I currently have 5200u laptop and windows has assigned 4000mb as shared memory which works fine for me. However, I figured with a desktop build (7400t) I could install even more ram and have a build that works well with integrated graphics while also have ram left over for other things. Anyway having an ultra fast sdd cache for the ram sounded like it would work really well with integrated graphics. In any case, I'd like to test it out. The problem is most motherboards say the maximum shared memory for onboard graphics is 1024mb. However I'd like it to use the windows 10 limit of half of the installed ram which is found on your help page. The recommended motherboards for intel optane all seem to have this limit. Is there anyway I can find out if I set the dvmt or shared graphics setting to auto or max or whatever is on the motherboard that the bios wouldn't prevent me from using the maximum shared memory that the system is allowed to. I also looked at the wattage for intel optane which seem very power efficient. Is there a reason they are limited to desktop boards besides using an m2 connector.
Please bear in mind that Intel® Optane™ Memory is not a RAM caching, but rather an inteligent boot drive and application acceleration solution. As such, your motherboard's maximum shared memory support will have no effect on your Intel® Optane™ Memory usage.
While our list of Optane™ Memory ready motherboards is fairly complete, it's not intended to be all-inclusive. There are many systems we're unable to list, such as OEM computers and Intel® NUCs, which do support this technology (more complete systems should become available starting this summer).
Our recommendation as always will be to check with the specific hardware vendor for hardware compatibility and feature availability.
- http://www.intel.com/content/www/us/en/support/memory-and-storage/intel-optane-memory/000024018.html Frequently Asked Questions for Intel® Optane™ Memory.
- http://www.intel.com/content/www/us/en/support/memory-and-storage/intel-optane-memory/000024020.html Intel® Optane™ Memory Ready Motherboards.
- https://www.youtube.com/watch?v=tcKCBwEPXZcf Understanding Intel® Optane™ Memory (video).
We hope this information helps. If you have any additional questions, feel free to let us know.

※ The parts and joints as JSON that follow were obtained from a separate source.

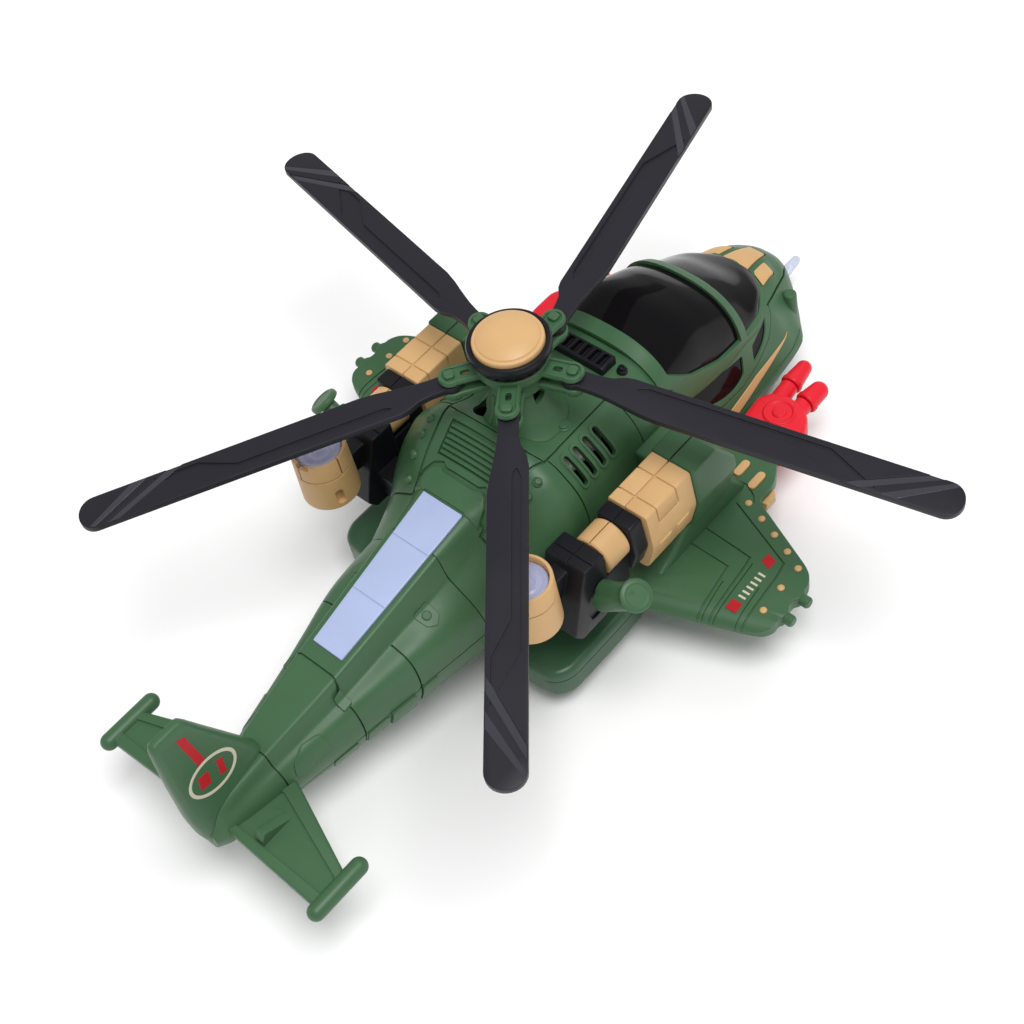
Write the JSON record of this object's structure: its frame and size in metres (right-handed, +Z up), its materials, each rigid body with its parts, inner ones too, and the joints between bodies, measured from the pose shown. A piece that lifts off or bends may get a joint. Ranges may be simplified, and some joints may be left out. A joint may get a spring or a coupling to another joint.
{
  "type": "toy attack helicopter",
  "caption": "Moulded toy attack helicopter with a hinged-blade rotor, smoked canopy, stub wings, side engines, red launchers, tail fin and a swivelling drive wheel unit.",
  "frame": {"origin": "on the flat belly face, directly under the rotor mast; the wheels reach 4 mm lower", "axes": "nose towards -Y, tail towards +Y, +Z up along the rotor mast, the pilot's right at -X"},
  "size_m": [0.3029, 0.339, 0.1182],
  "materials": {
    "green_plastic": "moulded, satin",
    "tan_plastic": "moulded, satin",
    "black_plastic": "moulded, satin",
    "smoked_plastic": "polished",
    "seat_plastic": "moulded",
    "steel": "plain",
    "pale_lens": "milky, satin",
    "clear_plastic": "milky clear",
    "red_plastic": "soft gloss",
    "cell_sleeve": "printed sleeve, plain",
    "brass_pinion": "plain",
    "nylon": "moulded",
    "board": "lacquered",
    "tyre_rubber": "matt"
  },
  "bodies": {
    "airframe": {"upper_body": "green_plastic", "lower_hull": "green_plastic", "tail_boom": "green_plastic", "tail_fin": "green_plastic", "stabiliser_left": "green_plastic", "stabiliser_right": "green_plastic", "canopy_frame": "green_plastic", "mast_shroud": "green_plastic", "wing_left": "green_plastic", "wing_right": "green_plastic", "stub_cap_left": "green_plastic", "stub_cap_right": "green_plastic", "battery_door": "green_plastic", "canopy_glass": "smoked_plastic", "cockpit_tub": "seat_plastic", "intake_block": "black_plastic", "antenna_knob": "black_plastic", "engine_yoke_left": "black_plastic", "engine_yoke_right": "black_plastic", "gearbox": "black_plastic", "speaker": "black_plastic", "wing_insert_left": "tan_plastic", "wing_insert_right": "tan_plastic", "nacelle_left": "tan_plastic", "nacelle_right": "tan_plastic", "engine_sleeve_left": "tan_plastic", "engine_sleeve_right": "tan_plastic", "thruster_barrel_left": "tan_plastic", "thruster_barrel_right": "tan_plastic", "motor": "steel", "spine_light_lens": "pale_lens", "thruster_lens_left": "clear_plastic", "thruster_lens_right": "clear_plastic", "nose_gun": "clear_plastic", "launcher_left": "red_plastic", "launcher_right": "red_plastic", "battery_1": "cell_sleeve", "battery_2": "cell_sleeve", "battery_3": "cell_sleeve", "circuit_board": "board"},
    "rotor": {"hub_lower": "green_plastic", "hub_upper": "green_plastic", "rotor_ring": "black_plastic", "rotor_cap": "tan_plastic", "rotor_shaft": "steel", "rotor_gear": "nylon"},
    "blade_a": {"blade_1": "black_plastic"},
    "blade_b": {"blade_2": "black_plastic"},
    "blade_c": {"blade_3": "black_plastic"},
    "blade_d": {"blade_4": "black_plastic"},
    "blade_e": {"blade_5": "black_plastic"},
    "pinion": {"motor_pinion": "brass_pinion"},
    "missile_inner_left": {"missile_2_left": "red_plastic"},
    "missile_inner_right": {"missile_2_right": "red_plastic"},
    "missile_outer_left": {"missile_1_left": "red_plastic"},
    "missile_outer_right": {"missile_1_right": "red_plastic"},
    "swivel": {"turntable": "black_plastic"},
    "front_wheels": {"drive_wheelset": "tyre_rubber"},
    "rear_wheels": {"rear_wheelset": "tyre_rubber"},
    "switch": {"switch_slider": "black_plastic"}
  },
  "joints": [
    {"name": "rotor_spin", "type": "hinge", "parent": "airframe", "child": "rotor", "pos_m": [0, 0, 0.1], "axis": [0, 0, 1], "continuous": true},
    {"name": "blade_a_hinge", "type": "hinge", "parent": "rotor", "child": "blade_a", "pos_m": [0.01263, 0.01777, 0.0968], "axis": [0, 0, 1], "range_deg": [-22.3, 17.7]},
    {"name": "blade_b_hinge", "type": "hinge", "parent": "rotor", "child": "blade_b", "pos_m": [0.0208, -0.00652, 0.0968], "axis": [0, 0, 1], "range_deg": [-23.7, 16.3]},
    {"name": "blade_c_hinge", "type": "hinge", "parent": "rotor", "child": "blade_c", "pos_m": [0.00023, -0.0218, 0.0968], "axis": [0, 0, 1], "range_deg": [-35.5, 4.5]},
    {"name": "blade_d_hinge", "type": "hinge", "parent": "rotor", "child": "blade_d", "pos_m": [-0.02066, -0.00695, 0.0968], "axis": [0, 0, 1], "range_deg": [-16.7, 23.3]},
    {"name": "blade_e_hinge", "type": "hinge", "parent": "rotor", "child": "blade_e", "pos_m": [-0.013, 0.0175, 0.0968], "axis": [0, 0, 1], "range_deg": [-23.7, 16.3]},
    {"name": "pinion_spin", "type": "hinge", "parent": "airframe", "child": "pinion", "pos_m": [0, -0.02, 0.06], "axis": [0, 0, 1], "continuous": true},
    {"name": "missile_outer_left_slide", "type": "slide", "parent": "airframe", "child": "missile_outer_left", "axis": [0.0637, -0.998, 0], "range_m": [0, 0.012]},
    {"name": "missile_outer_right_slide", "type": "slide", "parent": "airframe", "child": "missile_outer_right", "axis": [-0.0637, -0.998, 0], "range_m": [0, 0.012]},
    {"name": "missile_inner_left_slide", "type": "slide", "parent": "airframe", "child": "missile_inner_left", "axis": [-0.0871, -0.9962, 0], "range_m": [0, 0.012]},
    {"name": "missile_inner_right_slide", "type": "slide", "parent": "airframe", "child": "missile_inner_right", "axis": [0.0871, -0.9962, 0], "range_m": [0, 0.012]},
    {"name": "swivel_turn", "type": "hinge", "parent": "airframe", "child": "swivel", "pos_m": [0, -0.084, 0.004], "axis": [0, 0, 1], "continuous": true},
    {"name": "front_wheel_roll", "type": "hinge", "parent": "swivel", "child": "front_wheels", "pos_m": [0, -0.084, 0.004], "axis": [1, 0, 0], "continuous": true},
    {"name": "rear_wheel_roll", "type": "hinge", "parent": "airframe", "child": "rear_wheels", "pos_m": [0, 0.044, 0.004], "axis": [1, 0, 0], "continuous": true},
    {"name": "switch_slide", "type": "slide", "parent": "airframe", "child": "switch", "axis": [0, -1, 0], "range_m": [0, 0.003]}
  ],
  "couplings": [
    {"joint": "pinion_spin", "follows": "rotor_spin", "ratio": -4}
  ]
}
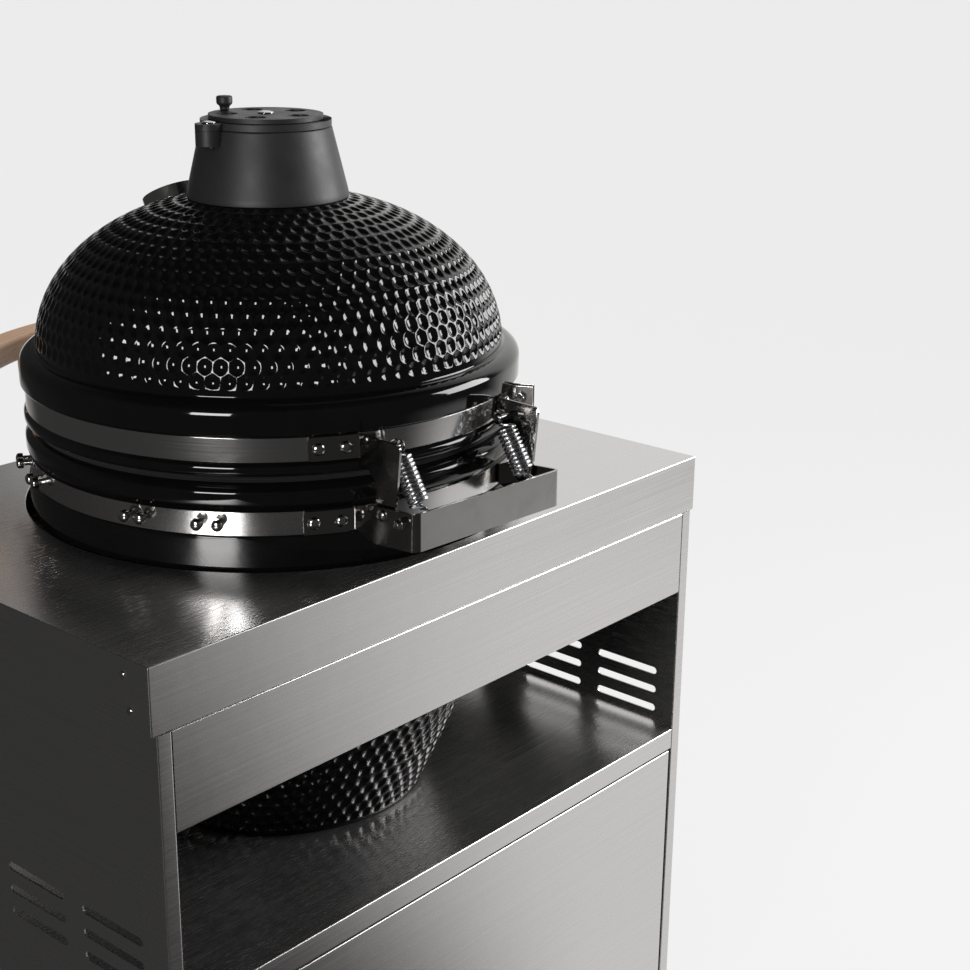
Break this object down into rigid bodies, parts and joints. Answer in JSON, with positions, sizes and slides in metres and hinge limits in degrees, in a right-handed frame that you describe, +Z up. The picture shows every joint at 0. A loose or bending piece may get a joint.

has anyone with optane been able to set the shared memory for their integrated graphics higher than 1024. The setting should be max dvmt or auto dvmt on the motherboard. You should be able to do this test with the current dedicated graphics installed. you can then set the shared memory to a small value when the test is done. Thank you anyone nice enough to do this.
Our best recommendation will be to contact your motherboard manufacturer of choice and ask them the following:
- Do you have any motherboards supporting both Intel® Optane™ Memory and a Maximum shared memory of more than 1024 MB?
Since Optane™ Memory is not technically memory, but an M.2 NVMe SSD used for SATA caching, these two will be independent factors.
Perhaps another user would be able to answer your question directly, however it's outside of our support scope.
well I guess that is reasonable. if you could please answer me this question at least I can mark this as answered. can I enable Windows write caching which I thought did use ram and if I enable write caching through optane rst program does that write caching work like Windows or does the setting enabled and disabled just use the Intel optane drive for the write cache instead of ram.
Write caching works by allowing Windows* to tell a process that a write to the disk has been performed, allowing processing to continue, while in reality the device caches the write-in memory to complete at a later time as part of other writes to optimize performance (saves the data to your RAM temporarily to write it to the disk later in bulk).
This setting is dangerous because if you experience a power outage, the write may never actually occur and your data will become lost or corrupted.
Intel® Optane™ Memory works by saving parts of your most used programs and their files to the Optane™ Memory module (which is basically a small but fast and highly reliable SSD sitting closer to your processor) and then allowing your system to access these files much faster.
Write caching may be enabled if you're using Intel® Optane™ Memory, as these two work on their own ways. However, Microsoft* warns agains using write caching unless you have a back up power supply (UPS).
- https://blogs.msdn.microsoft.com/oldnewthing/20130416-00/?p=4643 Dangerous setting is dangerous - Microsoft* blog.
NOTE: Any links provided for third party tools or sites are offered for your convenience and should not be viewed as an endorsement by Intel® of the content, products, or services offered there.
Long answer short, you can use both, but our recommendation is to stick to Optane™ Memory only to stay on the safe side.